— START DATA PROVIDED —
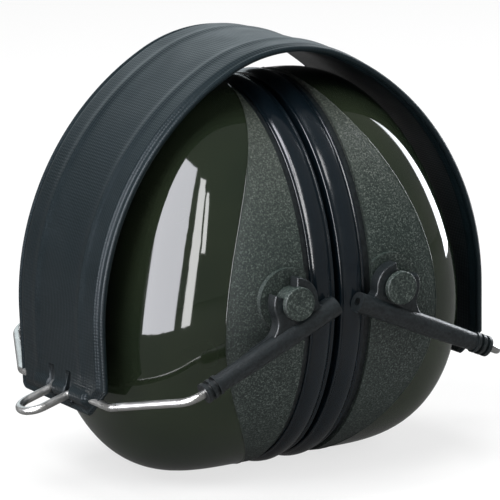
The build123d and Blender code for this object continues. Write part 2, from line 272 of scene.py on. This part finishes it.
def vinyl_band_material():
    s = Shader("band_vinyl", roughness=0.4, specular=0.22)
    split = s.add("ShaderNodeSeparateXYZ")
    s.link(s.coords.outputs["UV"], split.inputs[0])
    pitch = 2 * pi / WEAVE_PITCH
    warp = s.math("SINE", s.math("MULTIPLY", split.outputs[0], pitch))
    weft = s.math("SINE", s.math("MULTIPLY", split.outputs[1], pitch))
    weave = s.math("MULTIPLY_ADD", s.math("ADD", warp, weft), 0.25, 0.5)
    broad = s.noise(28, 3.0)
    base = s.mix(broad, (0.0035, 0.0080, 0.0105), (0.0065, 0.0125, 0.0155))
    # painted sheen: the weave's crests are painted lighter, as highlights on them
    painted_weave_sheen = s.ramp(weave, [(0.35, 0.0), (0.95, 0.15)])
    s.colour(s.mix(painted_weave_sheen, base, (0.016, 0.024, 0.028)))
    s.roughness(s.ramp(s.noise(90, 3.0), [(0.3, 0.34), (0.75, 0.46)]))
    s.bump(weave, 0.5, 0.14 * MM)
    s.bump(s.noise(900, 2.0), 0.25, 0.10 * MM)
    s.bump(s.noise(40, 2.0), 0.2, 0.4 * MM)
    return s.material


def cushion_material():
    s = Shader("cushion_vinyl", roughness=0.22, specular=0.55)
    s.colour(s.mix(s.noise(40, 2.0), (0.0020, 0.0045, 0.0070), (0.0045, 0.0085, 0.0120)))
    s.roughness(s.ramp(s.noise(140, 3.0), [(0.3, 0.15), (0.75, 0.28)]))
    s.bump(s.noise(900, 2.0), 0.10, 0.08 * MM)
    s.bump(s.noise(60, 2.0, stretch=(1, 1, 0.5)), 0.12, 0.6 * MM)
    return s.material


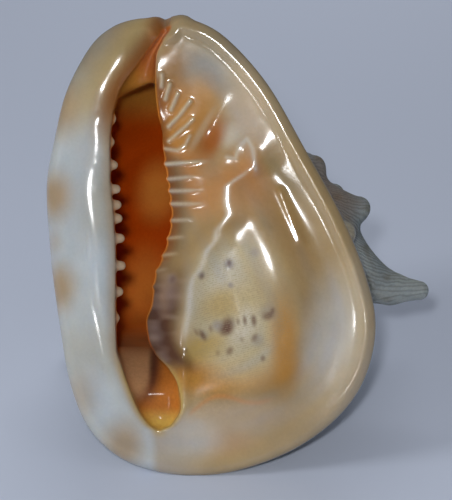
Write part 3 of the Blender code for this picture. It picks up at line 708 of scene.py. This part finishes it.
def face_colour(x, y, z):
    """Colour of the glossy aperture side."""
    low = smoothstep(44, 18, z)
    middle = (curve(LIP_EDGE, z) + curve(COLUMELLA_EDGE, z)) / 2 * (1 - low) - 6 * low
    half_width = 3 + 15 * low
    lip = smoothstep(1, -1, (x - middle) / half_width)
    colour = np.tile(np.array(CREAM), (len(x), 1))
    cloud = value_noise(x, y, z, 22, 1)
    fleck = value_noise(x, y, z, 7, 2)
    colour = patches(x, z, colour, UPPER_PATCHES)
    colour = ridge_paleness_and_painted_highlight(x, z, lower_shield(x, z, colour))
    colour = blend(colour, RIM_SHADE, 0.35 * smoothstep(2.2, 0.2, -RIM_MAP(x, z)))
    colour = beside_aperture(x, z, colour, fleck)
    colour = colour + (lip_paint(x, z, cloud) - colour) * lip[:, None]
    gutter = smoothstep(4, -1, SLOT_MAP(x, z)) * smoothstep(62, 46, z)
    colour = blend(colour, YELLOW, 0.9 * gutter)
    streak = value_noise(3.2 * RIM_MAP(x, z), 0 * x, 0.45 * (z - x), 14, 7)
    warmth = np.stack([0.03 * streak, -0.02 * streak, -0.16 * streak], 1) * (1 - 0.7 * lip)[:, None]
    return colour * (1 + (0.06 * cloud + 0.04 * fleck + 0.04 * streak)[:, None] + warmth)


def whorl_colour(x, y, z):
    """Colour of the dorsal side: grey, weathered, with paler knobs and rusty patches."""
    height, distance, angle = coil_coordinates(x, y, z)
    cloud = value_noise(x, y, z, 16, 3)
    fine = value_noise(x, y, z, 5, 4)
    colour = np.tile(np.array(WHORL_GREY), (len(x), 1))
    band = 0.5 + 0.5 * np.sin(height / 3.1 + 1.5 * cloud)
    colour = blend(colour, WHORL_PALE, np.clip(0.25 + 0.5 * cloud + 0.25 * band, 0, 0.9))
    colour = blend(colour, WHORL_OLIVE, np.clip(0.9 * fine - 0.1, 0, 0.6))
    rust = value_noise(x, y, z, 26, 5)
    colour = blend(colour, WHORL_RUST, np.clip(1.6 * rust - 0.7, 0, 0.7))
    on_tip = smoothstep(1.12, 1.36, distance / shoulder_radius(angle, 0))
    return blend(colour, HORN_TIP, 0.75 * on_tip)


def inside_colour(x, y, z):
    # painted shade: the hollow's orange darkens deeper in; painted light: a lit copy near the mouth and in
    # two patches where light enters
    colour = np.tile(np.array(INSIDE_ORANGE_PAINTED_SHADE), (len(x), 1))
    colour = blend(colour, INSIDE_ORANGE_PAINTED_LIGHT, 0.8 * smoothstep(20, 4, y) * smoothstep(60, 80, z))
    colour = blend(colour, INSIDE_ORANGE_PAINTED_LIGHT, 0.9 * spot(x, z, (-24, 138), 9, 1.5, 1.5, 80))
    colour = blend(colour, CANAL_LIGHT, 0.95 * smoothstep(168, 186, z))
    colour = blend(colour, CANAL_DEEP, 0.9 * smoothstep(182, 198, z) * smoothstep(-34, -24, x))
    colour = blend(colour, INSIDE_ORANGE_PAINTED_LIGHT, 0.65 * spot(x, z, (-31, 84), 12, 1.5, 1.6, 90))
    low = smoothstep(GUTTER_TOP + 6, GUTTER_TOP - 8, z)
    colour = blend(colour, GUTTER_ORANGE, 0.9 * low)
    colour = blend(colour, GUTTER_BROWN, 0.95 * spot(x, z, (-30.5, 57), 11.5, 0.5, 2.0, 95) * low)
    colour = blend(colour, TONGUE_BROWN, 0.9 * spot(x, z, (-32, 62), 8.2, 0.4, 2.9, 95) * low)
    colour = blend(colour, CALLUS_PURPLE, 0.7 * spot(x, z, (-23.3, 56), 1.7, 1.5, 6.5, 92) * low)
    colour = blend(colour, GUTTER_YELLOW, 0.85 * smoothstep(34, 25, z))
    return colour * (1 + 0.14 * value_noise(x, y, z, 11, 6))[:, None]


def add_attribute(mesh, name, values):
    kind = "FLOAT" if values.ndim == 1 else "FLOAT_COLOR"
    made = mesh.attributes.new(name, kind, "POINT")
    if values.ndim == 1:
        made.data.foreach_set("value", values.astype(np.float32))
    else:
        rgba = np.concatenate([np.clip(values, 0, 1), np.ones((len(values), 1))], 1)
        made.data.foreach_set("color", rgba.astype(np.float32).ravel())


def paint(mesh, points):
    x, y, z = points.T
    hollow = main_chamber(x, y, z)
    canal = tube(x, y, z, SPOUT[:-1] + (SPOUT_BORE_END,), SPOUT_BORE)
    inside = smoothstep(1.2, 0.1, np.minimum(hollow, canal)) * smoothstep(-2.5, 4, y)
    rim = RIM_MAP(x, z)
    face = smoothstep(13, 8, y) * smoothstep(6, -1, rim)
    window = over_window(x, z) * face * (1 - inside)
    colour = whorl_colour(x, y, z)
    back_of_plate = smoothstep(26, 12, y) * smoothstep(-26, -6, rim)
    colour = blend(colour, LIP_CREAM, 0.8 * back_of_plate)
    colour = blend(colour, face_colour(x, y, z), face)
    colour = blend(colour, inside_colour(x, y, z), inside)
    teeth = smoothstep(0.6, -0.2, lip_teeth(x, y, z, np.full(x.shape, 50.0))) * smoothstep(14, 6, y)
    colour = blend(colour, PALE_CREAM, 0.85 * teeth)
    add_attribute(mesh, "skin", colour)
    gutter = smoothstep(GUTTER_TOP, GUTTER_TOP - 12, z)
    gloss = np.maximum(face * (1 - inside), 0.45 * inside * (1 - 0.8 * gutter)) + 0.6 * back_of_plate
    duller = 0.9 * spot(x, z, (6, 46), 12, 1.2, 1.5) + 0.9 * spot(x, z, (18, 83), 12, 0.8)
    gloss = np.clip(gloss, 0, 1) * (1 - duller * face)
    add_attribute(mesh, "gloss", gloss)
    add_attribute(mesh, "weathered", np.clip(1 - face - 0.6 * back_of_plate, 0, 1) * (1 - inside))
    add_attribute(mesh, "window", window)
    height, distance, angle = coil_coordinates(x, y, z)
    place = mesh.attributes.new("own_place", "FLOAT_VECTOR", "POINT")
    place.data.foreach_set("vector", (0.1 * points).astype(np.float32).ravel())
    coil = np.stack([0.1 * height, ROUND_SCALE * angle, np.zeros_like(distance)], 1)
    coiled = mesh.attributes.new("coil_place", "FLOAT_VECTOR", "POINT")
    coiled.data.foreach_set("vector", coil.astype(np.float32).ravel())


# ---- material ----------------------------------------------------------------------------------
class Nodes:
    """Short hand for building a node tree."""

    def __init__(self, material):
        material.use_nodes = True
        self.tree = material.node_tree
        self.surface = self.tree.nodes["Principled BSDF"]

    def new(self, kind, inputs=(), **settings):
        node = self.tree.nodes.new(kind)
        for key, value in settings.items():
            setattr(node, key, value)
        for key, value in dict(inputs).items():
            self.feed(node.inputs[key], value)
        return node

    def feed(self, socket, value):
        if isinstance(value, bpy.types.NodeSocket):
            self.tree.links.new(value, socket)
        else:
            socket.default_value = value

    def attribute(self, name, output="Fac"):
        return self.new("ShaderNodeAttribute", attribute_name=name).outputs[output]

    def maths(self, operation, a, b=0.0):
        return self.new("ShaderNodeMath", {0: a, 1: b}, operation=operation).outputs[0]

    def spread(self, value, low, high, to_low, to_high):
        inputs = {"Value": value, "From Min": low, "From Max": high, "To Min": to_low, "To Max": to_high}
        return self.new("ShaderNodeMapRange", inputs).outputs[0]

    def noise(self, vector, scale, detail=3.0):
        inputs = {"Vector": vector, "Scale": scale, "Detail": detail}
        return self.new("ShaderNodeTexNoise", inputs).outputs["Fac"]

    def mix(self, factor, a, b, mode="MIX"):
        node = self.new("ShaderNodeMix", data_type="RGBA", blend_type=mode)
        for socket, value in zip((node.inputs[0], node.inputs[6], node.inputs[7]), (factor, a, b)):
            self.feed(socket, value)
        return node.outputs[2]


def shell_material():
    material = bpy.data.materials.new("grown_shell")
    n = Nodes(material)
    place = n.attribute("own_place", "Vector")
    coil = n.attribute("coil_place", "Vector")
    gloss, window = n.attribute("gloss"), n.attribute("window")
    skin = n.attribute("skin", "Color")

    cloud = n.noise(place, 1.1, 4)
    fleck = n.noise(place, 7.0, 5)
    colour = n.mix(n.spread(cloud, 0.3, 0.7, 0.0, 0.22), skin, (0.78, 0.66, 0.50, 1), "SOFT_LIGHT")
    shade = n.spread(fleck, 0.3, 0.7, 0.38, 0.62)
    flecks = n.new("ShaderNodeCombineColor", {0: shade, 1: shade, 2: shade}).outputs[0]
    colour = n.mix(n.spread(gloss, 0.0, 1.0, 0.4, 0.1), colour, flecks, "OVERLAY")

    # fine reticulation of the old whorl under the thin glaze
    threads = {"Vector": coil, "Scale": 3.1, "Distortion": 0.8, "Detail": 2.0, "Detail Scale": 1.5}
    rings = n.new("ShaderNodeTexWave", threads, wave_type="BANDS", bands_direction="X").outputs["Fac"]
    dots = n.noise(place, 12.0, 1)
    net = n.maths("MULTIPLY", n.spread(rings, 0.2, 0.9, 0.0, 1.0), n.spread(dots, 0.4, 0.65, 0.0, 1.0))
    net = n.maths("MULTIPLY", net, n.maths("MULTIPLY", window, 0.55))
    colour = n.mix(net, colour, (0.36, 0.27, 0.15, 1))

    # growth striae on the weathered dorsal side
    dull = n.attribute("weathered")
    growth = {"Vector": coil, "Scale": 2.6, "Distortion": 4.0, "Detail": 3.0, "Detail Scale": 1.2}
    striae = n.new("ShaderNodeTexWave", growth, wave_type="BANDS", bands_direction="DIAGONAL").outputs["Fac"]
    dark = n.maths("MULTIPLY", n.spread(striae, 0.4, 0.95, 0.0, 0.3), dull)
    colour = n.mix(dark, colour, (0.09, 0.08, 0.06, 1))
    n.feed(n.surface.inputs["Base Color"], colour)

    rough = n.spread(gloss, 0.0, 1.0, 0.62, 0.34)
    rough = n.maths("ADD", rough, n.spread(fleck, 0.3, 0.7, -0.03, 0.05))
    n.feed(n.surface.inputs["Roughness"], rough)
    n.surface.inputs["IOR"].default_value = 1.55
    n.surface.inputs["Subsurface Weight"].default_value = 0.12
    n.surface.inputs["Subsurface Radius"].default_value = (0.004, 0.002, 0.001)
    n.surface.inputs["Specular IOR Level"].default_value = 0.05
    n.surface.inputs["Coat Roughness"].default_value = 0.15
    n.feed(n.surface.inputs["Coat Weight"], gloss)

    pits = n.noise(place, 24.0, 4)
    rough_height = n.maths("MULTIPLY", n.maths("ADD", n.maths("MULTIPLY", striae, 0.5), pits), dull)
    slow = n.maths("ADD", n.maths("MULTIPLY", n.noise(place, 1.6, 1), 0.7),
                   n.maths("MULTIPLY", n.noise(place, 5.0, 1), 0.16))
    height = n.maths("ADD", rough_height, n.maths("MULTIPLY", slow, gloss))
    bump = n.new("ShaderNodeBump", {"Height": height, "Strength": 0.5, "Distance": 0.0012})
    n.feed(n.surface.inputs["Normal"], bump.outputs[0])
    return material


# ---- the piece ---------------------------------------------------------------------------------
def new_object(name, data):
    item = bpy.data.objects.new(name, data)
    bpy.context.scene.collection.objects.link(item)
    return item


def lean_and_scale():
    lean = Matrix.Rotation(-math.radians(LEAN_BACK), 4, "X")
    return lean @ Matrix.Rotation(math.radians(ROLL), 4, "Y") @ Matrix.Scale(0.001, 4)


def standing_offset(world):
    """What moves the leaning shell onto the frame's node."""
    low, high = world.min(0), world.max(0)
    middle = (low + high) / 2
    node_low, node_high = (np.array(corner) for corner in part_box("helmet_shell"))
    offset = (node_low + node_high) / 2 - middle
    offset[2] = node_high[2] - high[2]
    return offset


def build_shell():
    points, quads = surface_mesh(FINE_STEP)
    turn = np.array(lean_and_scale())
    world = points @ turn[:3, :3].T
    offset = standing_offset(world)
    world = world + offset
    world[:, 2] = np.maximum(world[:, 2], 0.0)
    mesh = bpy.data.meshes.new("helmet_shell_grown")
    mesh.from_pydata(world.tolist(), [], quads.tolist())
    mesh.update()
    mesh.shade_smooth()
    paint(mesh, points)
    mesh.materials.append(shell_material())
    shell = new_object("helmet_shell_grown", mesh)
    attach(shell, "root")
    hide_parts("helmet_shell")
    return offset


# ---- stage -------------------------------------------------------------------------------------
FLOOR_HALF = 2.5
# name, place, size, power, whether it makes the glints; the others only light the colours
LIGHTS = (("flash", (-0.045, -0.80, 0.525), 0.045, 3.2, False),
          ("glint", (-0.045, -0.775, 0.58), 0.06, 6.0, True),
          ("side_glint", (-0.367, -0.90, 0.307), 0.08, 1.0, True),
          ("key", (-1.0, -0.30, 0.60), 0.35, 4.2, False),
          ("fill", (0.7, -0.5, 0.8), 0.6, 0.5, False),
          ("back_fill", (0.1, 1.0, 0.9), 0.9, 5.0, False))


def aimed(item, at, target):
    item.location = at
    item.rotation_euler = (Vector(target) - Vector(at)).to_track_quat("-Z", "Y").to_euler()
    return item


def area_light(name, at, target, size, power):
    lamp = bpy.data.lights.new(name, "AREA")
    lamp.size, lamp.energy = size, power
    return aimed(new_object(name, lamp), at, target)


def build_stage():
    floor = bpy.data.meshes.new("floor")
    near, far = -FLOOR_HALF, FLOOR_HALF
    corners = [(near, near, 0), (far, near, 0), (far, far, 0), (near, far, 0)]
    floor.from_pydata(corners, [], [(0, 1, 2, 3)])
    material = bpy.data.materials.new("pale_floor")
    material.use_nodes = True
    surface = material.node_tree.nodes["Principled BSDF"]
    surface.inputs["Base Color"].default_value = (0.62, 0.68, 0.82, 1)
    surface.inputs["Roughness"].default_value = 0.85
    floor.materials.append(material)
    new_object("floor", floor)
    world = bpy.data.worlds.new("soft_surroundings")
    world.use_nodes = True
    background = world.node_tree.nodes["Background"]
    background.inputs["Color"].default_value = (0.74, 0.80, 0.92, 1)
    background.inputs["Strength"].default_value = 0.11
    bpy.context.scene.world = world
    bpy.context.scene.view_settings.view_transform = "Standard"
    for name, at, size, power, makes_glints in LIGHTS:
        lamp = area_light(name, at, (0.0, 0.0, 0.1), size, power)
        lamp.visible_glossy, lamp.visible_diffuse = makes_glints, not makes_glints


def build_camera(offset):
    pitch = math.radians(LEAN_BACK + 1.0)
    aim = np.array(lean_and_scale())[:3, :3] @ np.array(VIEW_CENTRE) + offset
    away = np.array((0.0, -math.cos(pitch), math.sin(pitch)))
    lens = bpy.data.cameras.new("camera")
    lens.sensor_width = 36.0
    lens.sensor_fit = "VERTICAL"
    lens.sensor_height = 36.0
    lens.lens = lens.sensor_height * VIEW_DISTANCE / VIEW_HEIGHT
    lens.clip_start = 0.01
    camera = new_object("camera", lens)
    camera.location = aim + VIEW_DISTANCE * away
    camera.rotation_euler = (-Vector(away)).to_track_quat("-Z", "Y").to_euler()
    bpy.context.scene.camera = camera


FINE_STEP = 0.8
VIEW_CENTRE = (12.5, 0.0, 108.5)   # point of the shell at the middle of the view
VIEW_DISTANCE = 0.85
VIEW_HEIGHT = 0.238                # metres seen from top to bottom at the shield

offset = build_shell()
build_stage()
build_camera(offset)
— END DATA PROVIDED —
Copy out every line of the data that includes "Write".

RESULT FOR THIS TASK:
The build123d and Blender code for this object continues. Write part 2, from line 272 of scene.py on. This part finishes it.
Write part 3 of the Blender code for this picture. It picks up at line 708 of scene.py. This part finishes it.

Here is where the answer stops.